Mais, et c’est le Ribaut du Monde, qui le dit, le dernier cri, aujourd’hui c’est de druncher. Le drunch, encore un mot-valise, né de la fusion entre dinner et lunch c’est, écrit-il : « une nouvelle manière, dit-on, de se nourrir sinon de s'alimenter, au gré de son humeur, en famille ou entre amis, à la maison et, c'est nouveau, au restaurant. Le brunch est le plaisir des lève-tard ; le drunch est aujourd'hui l'affaire des couche-tôt ». Le mot est lâché : les couche-tôt, papy-boomers amortis, banquiers privés de bonis, bobos en quête d’amis, écolos qui veulent économiser l’énergie, tous « à partir de 18 heures, autour d'un buffet ou d'une table dressée en toute liberté » puis extinction des feux à 21 heures, charentaises, bonnet de nuit et, pourquoi pas à la bougie, avec la belle de vos nuits, que vous aurez séduit en drunchant (on dit aussi « slunch » : souper et lunch réunis). au Mini-Palais* , tout en picorant dans des verrines – c’est ultra tendance – vous pourrez soit effeuiller la marguerite, compter les moutons, jouer à les sauter ou dormir car, comme le disait un sage, « le lit est aussi fait pour dormir ».
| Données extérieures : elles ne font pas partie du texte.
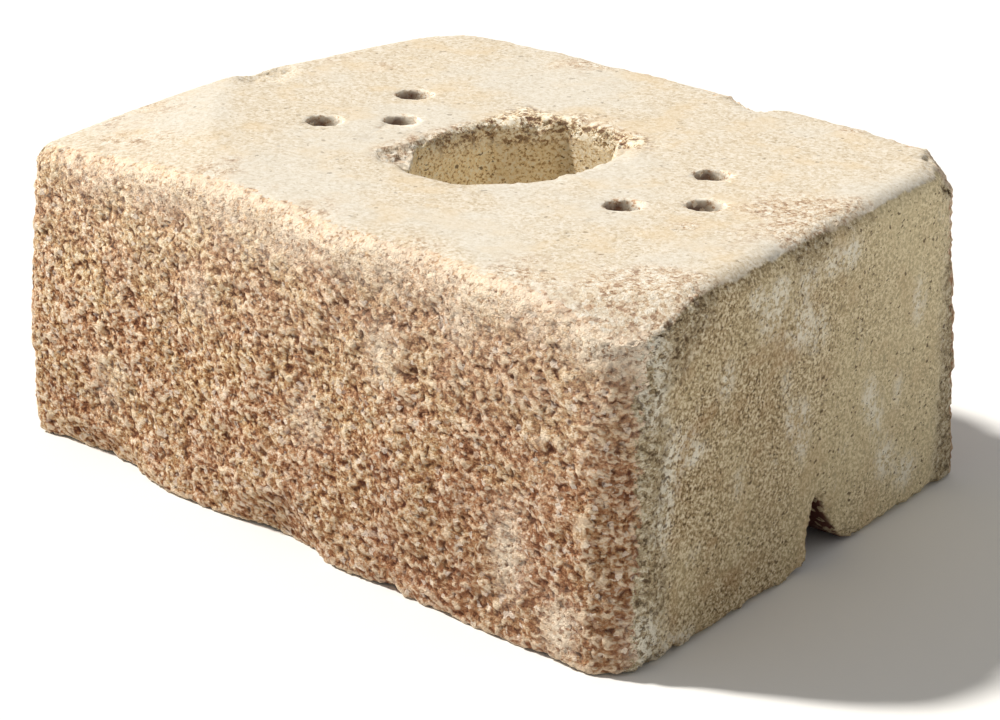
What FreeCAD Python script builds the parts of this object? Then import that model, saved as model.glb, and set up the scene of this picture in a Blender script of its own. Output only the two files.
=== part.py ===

Alors, quand j’entends monter le lamento des « ceuss » qui pourfendent le Big Mac ou le soda d’Atlanta, je préfère sourire qu’écrire. Qu’ils se rassurent, le poulet au Coca n’est pas au menu du drunch car c’est ringard. Out ! Dépassé. Sans avenir. La tendance ne naît pas dans les zinzins à CVO mais dans l'Upper East Side à New-York. Nos amis américains, comme le montre l’étude VINEXPO-IWSR, vont devenir les premiers consommateurs mondiaux de vin tranquilles. Moi, du haut de la rue St Jacques, berceau des vignes de Lutèce, j’ai l’extrême prétention d’être un vrai « humeur » de tendances et je trouve dérisoire nos prétentions à vouloir faire inscrire notre gastronomie au Patrimoine immatériel de l’Unesco. Nous ne sommes menacés par aucune barbarie mais par notre inertie, par notre goût à vouloir défendre nos exceptions. Vivons ! La vie, celle que je viens de décrire dans ce billet au masculin, mais que j’ai conjugué avec le féminin, en est la preuve. Le bien manger s’accompagne du bien boire. Les occasions de consommation se multiplient. Les femmes, comme je l’avais écrit en 2001, sont de la partie. Et pourtant ce sont toujours les mecs qui s’arrogent le droit de donner le la. Alors au lieu de me tomber sur le râble une nouvelle fois, de demander ma tête, accordez-moi tout le crédit que mon statut « d’homme qui aime les femmes » me confère. Croyez-moi, c’est du béton.